Fragile architecture is a hypothetical example. Replacing everything with Kafka is not always advisable, as queues complicate maintenance. You lose a message, and you can’t even figure out which microservice failed to send it to which queue. This often requires building distributed tracing to see how requests flowed, setting up monitoring, and so on.

Overall, the industry consensus seems to be: if you can avoid using microservices, don’t use them. The same goes for Kafka. If you don’t know why you need Kafka, it’s likely that you don’t need it. It appears that not everyone understands the complexity they bring when integrating Kafka into a project — they slip into a cargo cult, adopting Kafka merely for the sake of the tool.

It’s important to assess the complexity of your system and the cost of an error for the business. There can be very simple systems with low error costs — if a client comes in and you don’t serve them, you lose 10 cents. Such risks can be ignored. The key is to avoid finding yourself in the position of building yet another Kafka. If the cost of an error is $10,000 and a lawsuit, the situation takes on a more serious turn. In that case, it makes sense to protect against that error in every possible way, including by increasing complexity.

Why Kafka is So Popular

In fact, there are many message brokers available. However, it seems that even with RabbitMQ, everyone is gradually moving to Kafka, as it is a good open-source solution that can be flexibly configured for different use cases. It’s as if, at a certain point, everyone just believed in the concept underlying Kafka and started applying it everywhere.

Kafka performs well in terms of performance. For the same topic, you can add partitions, and performance will increase almost linearly. Millions of messages can flow through it; the only question is whether you are willing to pay for the servers.

How Kafka Works

The workflow typically starts with a producer, which writes a message to Kafka over TCP/IP, making a blocking synchronous call to the cluster — specifically, to one of the servers that is currently the leader (in this respect, the situation is very similar to REST).
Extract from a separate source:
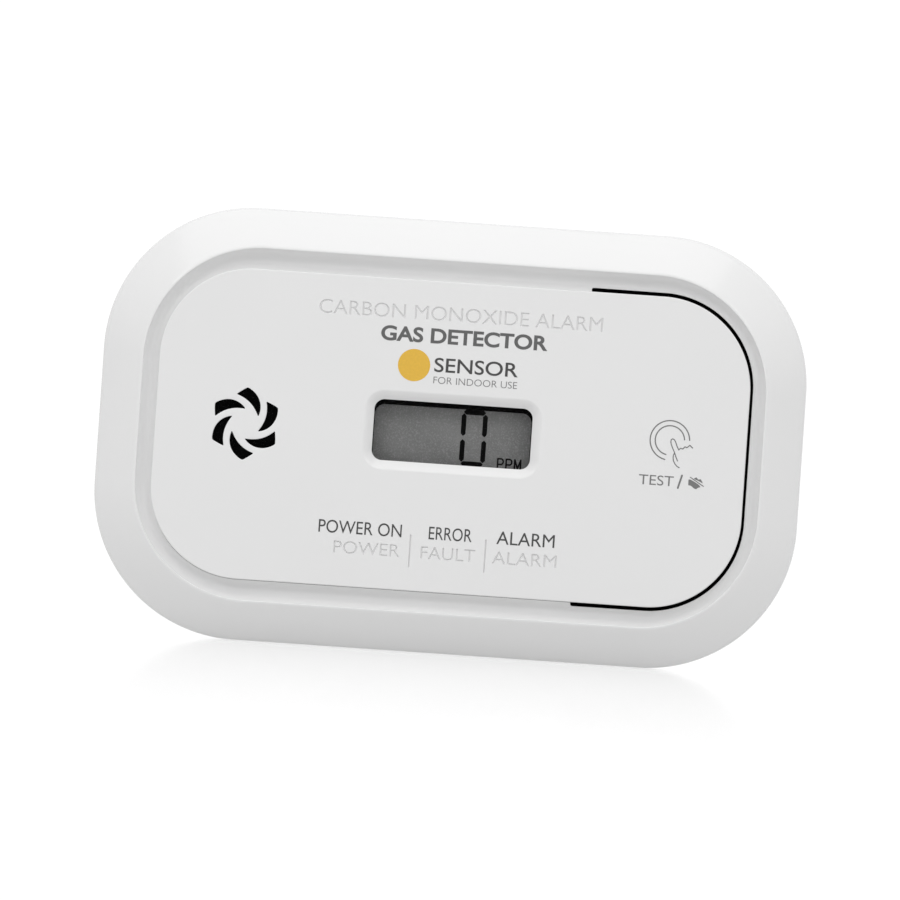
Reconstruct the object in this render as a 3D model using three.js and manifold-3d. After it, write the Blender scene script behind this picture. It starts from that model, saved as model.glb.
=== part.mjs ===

Inside Kafka, there are always several servers. One will be the Leader, while the others are replicas. In fact, they duplicate each other’s data. We interact with the leader, while the replicas copy messages from it and are ready to take over if the leader goes down. This provides a good guarantee of availability.

Similar to the two generals’ problem, the producer waits for Kafka to confirm that the message has been received. Although the code makes it appear that each message is sent instantly, the producer actually sends them in batches, storing them in an intermediate buffer. The first setting to discuss is the method of sending messages:

  • Synchronous: The producer sends the message and waits for a response. With synchronous sending, we can guarantee the order of message delivery.
  • Asynchronous: The message is sent, but the producer does not wait for delivery confirmation and continues to send subsequent messages. This can disrupt the order of sending.

By default, many use asynchronous sending.

Another producer setting is the requirement for confirmation, which balances speed and reliability:

  • 0: The Kafka cluster does not need to respond to us whether it received the message. This is the fastest option.
  • 1: The Leader — the server in the cluster we are contacting — must confirm receipt.
  • All: The Leader sends a confirmation after all replicas have received the message. This is necessary in case the Leader suddenly stops. In fact, this provides a 100% guarantee that the message will be received and not lost, but at the same time, it is the slowest sending method.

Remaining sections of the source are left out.